There is a priceless moment here. When Mike hits his head on a rock but refuses to quit, Rod, to our surprise, looks at him with an expression of genuine concern and understanding. It's just an instant, but it is the sort of detail that makes the film so full, so warm. Thereafter Rod is not really a villain. We may envy him that he is so handsome, that he drives a Mercedes, that he gets all the girls. But we -- and the townies -- don't hate him. That's important. A crucial thing about America is that we have never hated winners, only been jealous of them -- the Rockefellers and the Yankees alike. And that is why there are no moats around our ball fields. Breaking Away comprehends that sort of thing about our manner of striving and competing. I hope Bobby Knight goes to see it. I hope Jack Tatum goes. I hope Jimmy Connors goes and takes John McEnroe when he goes back to see it again. I hope Billy Martin and Reggie Jackson go together.

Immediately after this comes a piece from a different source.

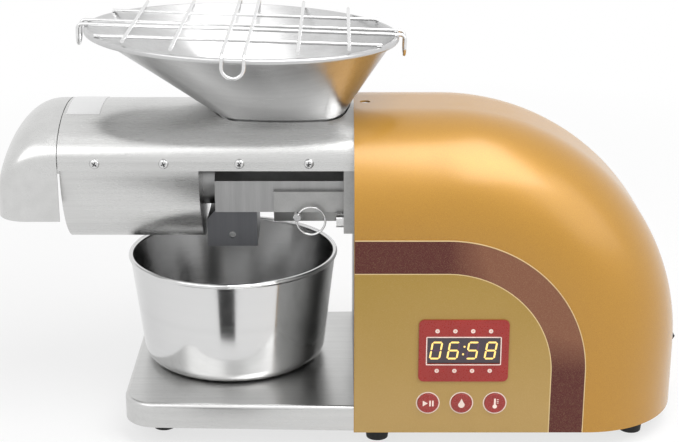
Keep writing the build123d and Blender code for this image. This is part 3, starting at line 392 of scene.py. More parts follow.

I'm sure that Teisch and Yates didn't set out to wave the flag, but there is something special here. It is a story that convinces you that life will be better yet for your kids, and that maybe you, too, can kiss the prettiest girl, win a race and really get to know somebody you love. If we, as a people, are capable of making a movie like Breaking Away, then surely we can whip inflation, too. The President said to say something nice about America. Well, the wonderful thing about Breaking Away is that you leave the theater very proud that America has both an Indiana and a Hollywood.